_Entries provided_
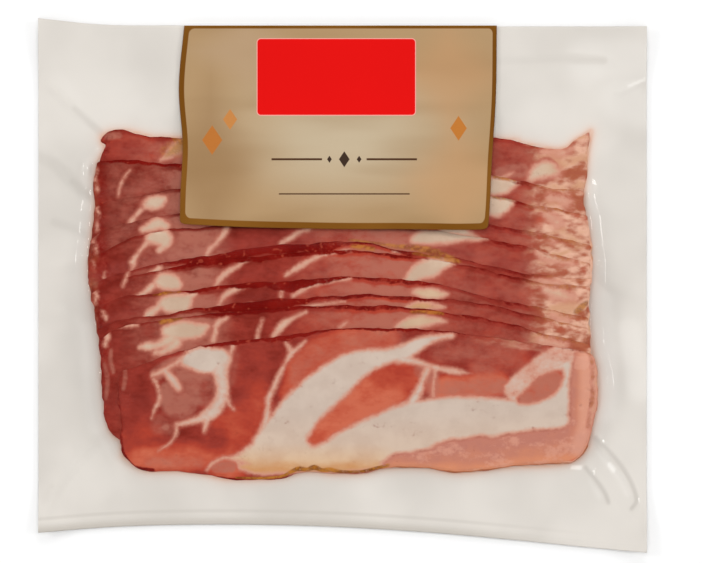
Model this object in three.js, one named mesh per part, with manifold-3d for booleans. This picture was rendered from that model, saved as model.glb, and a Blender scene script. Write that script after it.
* * *
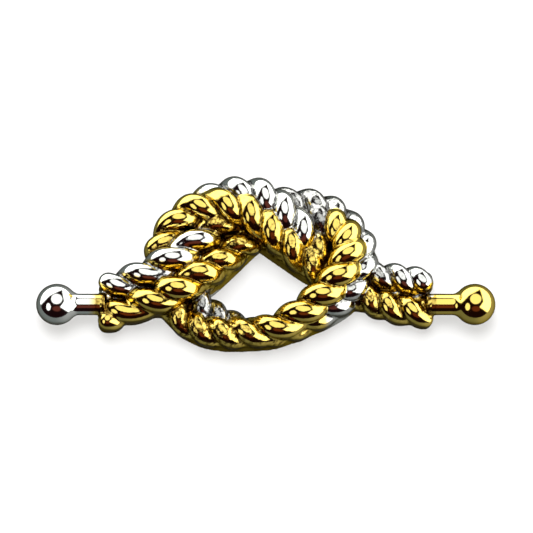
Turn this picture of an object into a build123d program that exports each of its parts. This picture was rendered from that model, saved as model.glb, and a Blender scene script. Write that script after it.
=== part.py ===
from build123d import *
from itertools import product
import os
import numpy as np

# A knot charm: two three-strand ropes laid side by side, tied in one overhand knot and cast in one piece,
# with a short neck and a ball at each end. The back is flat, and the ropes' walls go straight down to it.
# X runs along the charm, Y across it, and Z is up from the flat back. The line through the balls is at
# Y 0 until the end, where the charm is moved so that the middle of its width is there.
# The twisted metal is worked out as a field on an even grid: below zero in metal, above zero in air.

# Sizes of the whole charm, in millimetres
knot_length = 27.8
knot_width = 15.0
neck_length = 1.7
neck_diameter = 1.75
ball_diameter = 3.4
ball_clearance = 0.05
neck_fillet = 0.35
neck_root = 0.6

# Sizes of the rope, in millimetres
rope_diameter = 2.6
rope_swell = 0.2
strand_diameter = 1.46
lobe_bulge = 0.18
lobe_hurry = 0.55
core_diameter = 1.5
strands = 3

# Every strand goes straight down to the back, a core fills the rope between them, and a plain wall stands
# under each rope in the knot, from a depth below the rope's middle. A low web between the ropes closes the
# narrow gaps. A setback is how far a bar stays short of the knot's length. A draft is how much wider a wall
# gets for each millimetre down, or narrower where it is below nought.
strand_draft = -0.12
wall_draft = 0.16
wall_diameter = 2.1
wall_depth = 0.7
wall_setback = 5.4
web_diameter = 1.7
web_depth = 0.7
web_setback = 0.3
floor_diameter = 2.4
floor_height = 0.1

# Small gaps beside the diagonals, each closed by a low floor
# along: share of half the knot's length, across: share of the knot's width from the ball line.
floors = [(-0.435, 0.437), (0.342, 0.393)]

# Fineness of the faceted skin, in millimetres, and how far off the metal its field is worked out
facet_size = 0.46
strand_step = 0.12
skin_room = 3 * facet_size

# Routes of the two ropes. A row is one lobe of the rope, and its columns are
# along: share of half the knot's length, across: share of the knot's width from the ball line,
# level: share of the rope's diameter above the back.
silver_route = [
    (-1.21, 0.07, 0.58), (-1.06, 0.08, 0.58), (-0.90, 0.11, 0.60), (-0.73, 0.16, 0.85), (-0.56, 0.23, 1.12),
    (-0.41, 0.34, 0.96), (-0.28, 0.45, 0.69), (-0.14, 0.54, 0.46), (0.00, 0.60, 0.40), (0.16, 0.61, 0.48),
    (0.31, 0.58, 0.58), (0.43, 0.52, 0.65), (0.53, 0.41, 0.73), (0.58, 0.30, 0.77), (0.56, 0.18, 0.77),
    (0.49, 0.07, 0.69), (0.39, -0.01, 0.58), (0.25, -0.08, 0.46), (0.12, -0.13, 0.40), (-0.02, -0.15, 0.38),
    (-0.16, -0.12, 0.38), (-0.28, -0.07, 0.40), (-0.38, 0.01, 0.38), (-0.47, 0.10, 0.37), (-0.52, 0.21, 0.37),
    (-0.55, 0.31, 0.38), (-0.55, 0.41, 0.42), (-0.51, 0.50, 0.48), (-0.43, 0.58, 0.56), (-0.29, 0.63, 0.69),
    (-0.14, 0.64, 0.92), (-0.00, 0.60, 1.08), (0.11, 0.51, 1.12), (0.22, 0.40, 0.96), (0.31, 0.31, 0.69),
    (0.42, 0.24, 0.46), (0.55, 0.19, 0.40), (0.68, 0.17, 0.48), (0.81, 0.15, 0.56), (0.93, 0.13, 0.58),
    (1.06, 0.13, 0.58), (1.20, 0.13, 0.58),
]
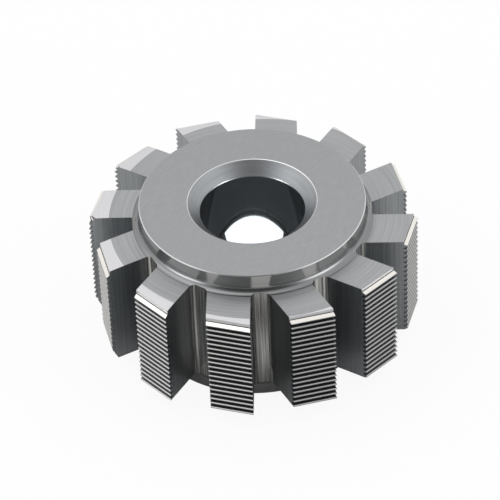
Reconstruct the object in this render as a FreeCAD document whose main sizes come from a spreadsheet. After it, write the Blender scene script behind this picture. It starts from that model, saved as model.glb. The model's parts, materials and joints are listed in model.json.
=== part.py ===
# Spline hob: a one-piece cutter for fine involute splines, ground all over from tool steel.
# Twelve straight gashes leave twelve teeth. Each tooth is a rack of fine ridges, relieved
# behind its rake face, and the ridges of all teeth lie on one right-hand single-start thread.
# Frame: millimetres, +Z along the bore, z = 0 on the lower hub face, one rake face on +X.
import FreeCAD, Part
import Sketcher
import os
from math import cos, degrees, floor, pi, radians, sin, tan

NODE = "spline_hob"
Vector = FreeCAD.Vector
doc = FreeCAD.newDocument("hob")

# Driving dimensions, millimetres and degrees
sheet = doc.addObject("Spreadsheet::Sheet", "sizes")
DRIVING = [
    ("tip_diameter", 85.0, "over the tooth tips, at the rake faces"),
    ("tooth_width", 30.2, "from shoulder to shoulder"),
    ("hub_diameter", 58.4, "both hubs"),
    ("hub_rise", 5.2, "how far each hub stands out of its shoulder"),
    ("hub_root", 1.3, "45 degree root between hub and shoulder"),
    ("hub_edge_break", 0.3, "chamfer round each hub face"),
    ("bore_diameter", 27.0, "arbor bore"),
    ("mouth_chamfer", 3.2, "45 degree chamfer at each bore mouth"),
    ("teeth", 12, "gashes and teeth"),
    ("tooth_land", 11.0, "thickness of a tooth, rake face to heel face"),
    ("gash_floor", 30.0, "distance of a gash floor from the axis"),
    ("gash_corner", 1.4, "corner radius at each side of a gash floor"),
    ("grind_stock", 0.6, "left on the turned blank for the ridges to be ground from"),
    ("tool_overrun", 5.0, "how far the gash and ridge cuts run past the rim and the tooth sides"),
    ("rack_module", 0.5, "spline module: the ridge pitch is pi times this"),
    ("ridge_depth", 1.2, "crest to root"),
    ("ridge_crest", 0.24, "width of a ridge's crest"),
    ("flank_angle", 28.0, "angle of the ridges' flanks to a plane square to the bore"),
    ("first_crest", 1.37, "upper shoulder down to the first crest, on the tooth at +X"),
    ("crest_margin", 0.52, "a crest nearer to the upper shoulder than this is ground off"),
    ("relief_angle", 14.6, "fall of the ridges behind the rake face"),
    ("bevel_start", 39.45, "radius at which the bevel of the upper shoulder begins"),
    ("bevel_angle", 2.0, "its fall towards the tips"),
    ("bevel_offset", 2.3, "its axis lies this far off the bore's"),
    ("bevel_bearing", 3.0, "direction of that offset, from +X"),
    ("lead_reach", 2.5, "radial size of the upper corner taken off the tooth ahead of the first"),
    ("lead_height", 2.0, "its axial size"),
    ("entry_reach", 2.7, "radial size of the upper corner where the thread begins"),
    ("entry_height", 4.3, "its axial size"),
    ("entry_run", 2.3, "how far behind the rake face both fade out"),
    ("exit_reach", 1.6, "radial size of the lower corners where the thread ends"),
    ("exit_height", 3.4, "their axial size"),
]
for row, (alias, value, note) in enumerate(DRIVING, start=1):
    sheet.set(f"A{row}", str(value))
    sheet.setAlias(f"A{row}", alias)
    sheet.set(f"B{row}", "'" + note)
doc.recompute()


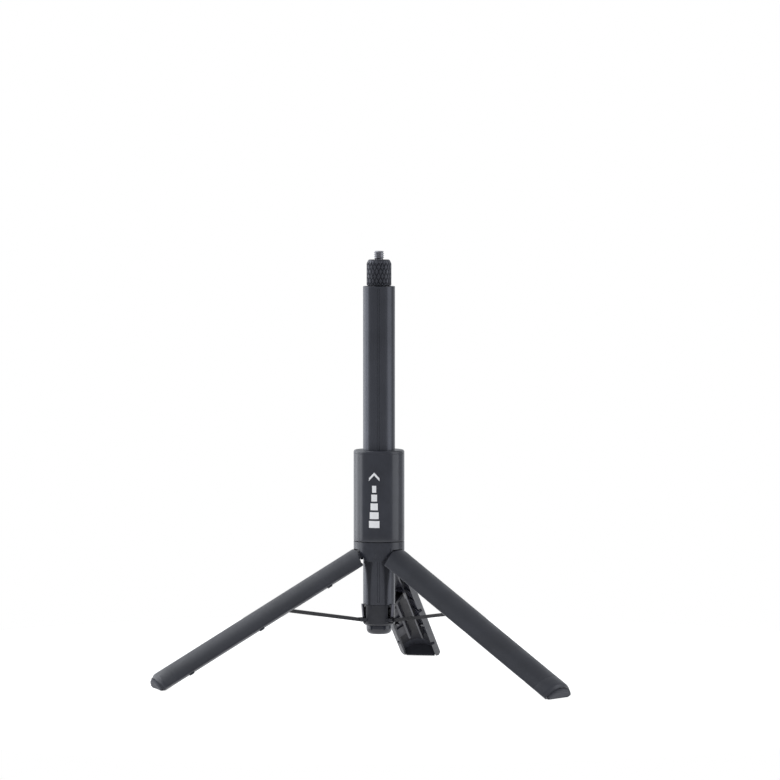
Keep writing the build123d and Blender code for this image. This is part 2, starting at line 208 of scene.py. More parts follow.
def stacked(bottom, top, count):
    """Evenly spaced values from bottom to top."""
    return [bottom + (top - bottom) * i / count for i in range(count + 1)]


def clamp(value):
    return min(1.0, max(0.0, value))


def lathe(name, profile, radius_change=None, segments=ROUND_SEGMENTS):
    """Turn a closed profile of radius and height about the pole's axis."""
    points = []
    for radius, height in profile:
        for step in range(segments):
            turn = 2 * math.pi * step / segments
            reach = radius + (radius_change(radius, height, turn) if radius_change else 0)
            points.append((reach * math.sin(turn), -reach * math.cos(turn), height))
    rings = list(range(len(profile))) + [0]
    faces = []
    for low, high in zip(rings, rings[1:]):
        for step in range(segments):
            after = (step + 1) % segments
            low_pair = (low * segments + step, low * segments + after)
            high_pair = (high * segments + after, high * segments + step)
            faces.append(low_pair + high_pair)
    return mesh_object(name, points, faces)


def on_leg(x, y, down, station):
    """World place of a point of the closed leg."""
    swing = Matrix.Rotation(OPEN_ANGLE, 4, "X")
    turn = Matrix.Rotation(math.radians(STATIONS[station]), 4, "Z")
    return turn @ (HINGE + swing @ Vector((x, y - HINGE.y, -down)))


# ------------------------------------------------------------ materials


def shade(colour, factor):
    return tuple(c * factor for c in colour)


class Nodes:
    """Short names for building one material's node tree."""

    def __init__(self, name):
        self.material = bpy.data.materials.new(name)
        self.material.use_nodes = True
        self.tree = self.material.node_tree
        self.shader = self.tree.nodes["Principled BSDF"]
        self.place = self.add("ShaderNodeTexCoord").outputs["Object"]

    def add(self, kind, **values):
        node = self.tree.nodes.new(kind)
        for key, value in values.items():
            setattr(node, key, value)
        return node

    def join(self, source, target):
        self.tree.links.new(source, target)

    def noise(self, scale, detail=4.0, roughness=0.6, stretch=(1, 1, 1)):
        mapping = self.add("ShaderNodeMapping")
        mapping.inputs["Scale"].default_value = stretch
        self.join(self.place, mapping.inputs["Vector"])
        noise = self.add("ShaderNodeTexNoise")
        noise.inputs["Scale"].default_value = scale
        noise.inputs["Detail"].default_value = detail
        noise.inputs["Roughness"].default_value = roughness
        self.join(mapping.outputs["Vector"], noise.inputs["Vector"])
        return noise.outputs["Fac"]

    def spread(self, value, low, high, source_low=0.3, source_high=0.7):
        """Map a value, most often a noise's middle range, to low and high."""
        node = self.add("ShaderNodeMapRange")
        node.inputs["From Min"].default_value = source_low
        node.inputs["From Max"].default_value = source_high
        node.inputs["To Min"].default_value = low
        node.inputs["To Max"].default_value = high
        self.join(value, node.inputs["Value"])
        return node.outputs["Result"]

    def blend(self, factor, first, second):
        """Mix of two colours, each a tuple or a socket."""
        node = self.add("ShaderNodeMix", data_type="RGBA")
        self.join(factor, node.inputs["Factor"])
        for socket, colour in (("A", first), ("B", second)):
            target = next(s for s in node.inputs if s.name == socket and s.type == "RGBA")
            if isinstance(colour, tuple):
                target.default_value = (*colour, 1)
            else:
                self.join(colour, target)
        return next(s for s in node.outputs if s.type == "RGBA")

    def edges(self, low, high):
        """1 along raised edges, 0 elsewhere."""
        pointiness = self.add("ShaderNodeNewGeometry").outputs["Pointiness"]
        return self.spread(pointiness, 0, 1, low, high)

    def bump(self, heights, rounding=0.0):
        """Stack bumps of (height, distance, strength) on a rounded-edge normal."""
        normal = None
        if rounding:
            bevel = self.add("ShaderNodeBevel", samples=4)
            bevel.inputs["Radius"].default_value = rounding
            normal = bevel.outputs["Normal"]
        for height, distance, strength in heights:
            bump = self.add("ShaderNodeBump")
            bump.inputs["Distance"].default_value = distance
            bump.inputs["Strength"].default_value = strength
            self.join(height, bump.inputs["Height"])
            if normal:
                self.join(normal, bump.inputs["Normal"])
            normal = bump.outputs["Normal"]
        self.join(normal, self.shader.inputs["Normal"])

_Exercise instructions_
Transcribe word for word the lines from the one holding "Keep writing the" through the one holding "return min(1.0, max(0.0, value))". Include both, and add nothing.

_Written solution_
Keep writing the build123d and Blender code for this image. This is part 2, starting at line 208 of scene.py. More parts follow.
def stacked(bottom, top, count):
    """Evenly spaced values from bottom to top."""
    return [bottom + (top - bottom) * i / count for i in range(count + 1)]


def clamp(value):
    return min(1.0, max(0.0, value))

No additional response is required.